Ravello 1838

The artist William Collins (1788-1847) visited Amalfi and neighbouring towns including Ravello in January 1838. At the time he was staying in Naples with his wife Harriet and their two sons William Wilkie Collins and Charles Allston Collins - known to the family as Willie aged 14 and Charley aged 9. William's journal is quoted by his son Wilkie Collins in the biography he wrote of his father Memoirs of William Collins, R.A. published in 1848. Wilkie also gives other details of the stay in Italy, which had begun on Monday 19 September 1836 and was to last almost two years.

These pages quote William's journal for the visit to Amalfi, Scala, and Ravello over the few days 22-25 January 1838. Each section has links to explanatory material and new photographs of many of the places he visited and sights he saw. The account starts in Pompeii on Monday 22 January 1838. The total journey is around 90 miles and is shown on this map.

The diary extracts are from Wilkie Collins Memoirs of the Life of William Collins, R.A. London 1848, II pp120-123.

[Monday] 22nd [January 1838].—To Pompei. Remarkably fine day; a most gratifying sight, full of the deepest interest to me.

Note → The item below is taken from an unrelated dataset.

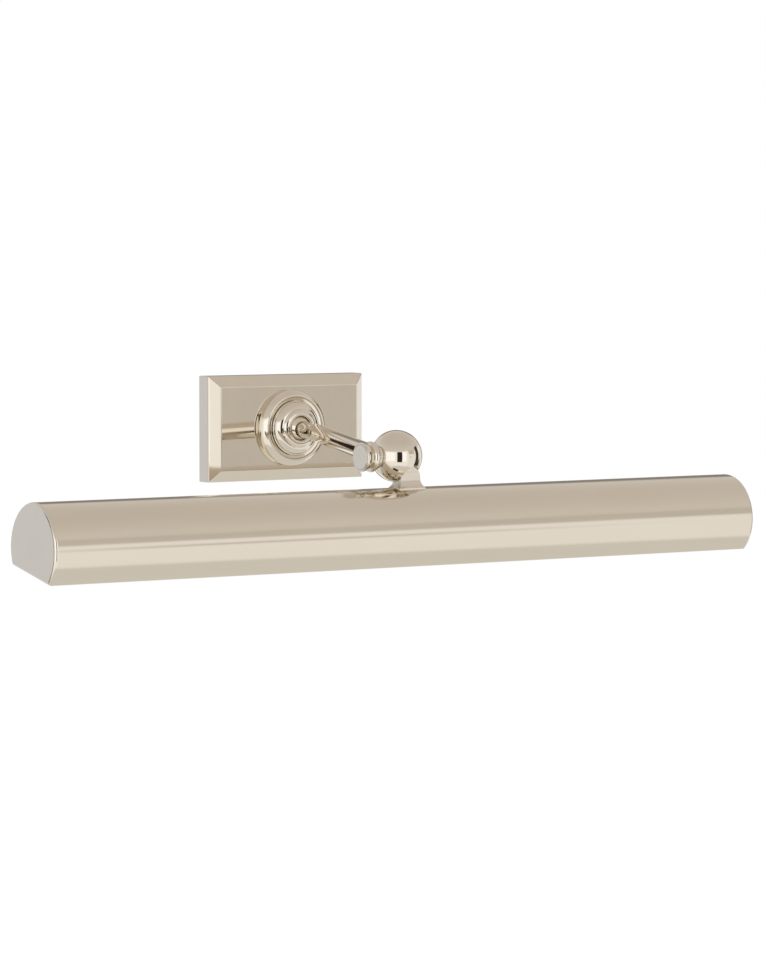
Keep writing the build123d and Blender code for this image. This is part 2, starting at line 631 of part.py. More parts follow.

The most striking object I beheld was the Amphitheatre: the scenery around it is sublime, especially Vesuvius, whose original and beautiful shape was sacrificed to fulfil an act of Divine justice, in ending such scenes of cruelty and vice as existed in this profligate city ere it was destroyed.* As an instance of what may be termed the grand, wholly without reference to the moral degredation [sic] of the entertainments prepared for the people in ancient times, one can conceive nothing more striking than the vast assemblies that once congregated in this spot, which is worthy of an assemblage of Christians meeting for purposes of worship—the most glorious of all the scenes this state of existence can be susceptible of.

Wilkie adds in a footnote: 
*The shape of Vesuvius is said to have been materially altered for the worse by the eruption which destroyed Pompei.

Pompeii is famed for its voluptuous images

[Tuesday] 23rd [January 1838].—Went with our companions of yesterday, Sir Henry Russell, Lady Russell, and their son Henry, to Vietri. Thence, in a boat, to —, and walked to Amalfi. The next day proceeded to the Valley of the Mills, and afterwards to Ravello, returning by Scala. The whole of this little tour was highly impressive: I never saw such fine scenery before: the Valley of the Mills presents a picture at every step ; the picturesque buildings, and the lofty crags, and old castles in ruins, are most romantic: the road to Ravello full of beauty and grandeur; 

The road from Ravello to Scala.

Ravello itself unlike anything I ever beheld. Here we saw, in the Duomo, the celebrated marble pulpit, with mosaics as fresh as if they had only been done a few years. 

The 13C pergamo or high pulpit in the Duomo, Ravello

From this we crossed a magnificent valley: the view from the terrace, at the back of a little miserable house where the guides stayed for refreshment, was quite beautiful. Scala itself was full of melancholy grandeur; old Saracenic castles, churches, and other buildings, offering endless food for the painter and the poet. Stopped at the cathedral, where a miserable, dirty old woman showed us a nasty mitre, worked all over with pearls and precious stones. 

Scala, and the back of its Duomo, across the valley from Ravello

Descended, by ten times ten thousand steps,  

There are in fact about 2000 steps on the route from Scala to Amalfi

to the cathedral of Amalfi, a rude building, very showy, and in miserable taste, with antique columns of all orders, patching up a temple fit only for those who crowd its neighbourhood— beggars, and dirty, ignorant, vulgar-looking priests. The approach to this building is by about a hundred steps. 

The front of the Doumo, Amalfi, rebuilt in the late C19

Arrived at Amalfi, you pass through covered filthy ways, up steps to the cliff; and then, by endless steps again, to the inn—a convent twenty-four years ago, but now happily turned to a useful purpose. Dined in a large room, formerly the refectory; and slept in a room about ten feet square, once the dormitory of a monk. The cloisters, the garden, etc., afford many interesting scenes for the pencil. How much I regret not having it in my power to study these, I dare not say. Here, but for my illness in the autumn of last year, I should probably have spent many weeks.

The Albergo Cappuccino, in the hill above Amalfi

[Thursday] 25th [January 1838].—Returned to Naples by Vietri, La Cava, Annunciata, etc. The new road from Amalfi to Vietri, along the cliff, about five hours’ ride upon asses, was agreed by all to be most magnificent. Crags and castles, valleys and fishing-towns, goatherds, the most picturesque figures with loads of sticks, and mules and their drivers occasionally enlivening the scene, produced altogether the most enchanting pictures. Here, too, they show you, built in a sort of grotto made by magnificent overhanging crags, the remains of the ‘Casa de S. Andrea.’ A good deal of rain in the early part of our ride; the last half, pretty fine.

Mules still used for transport in the hilly towns.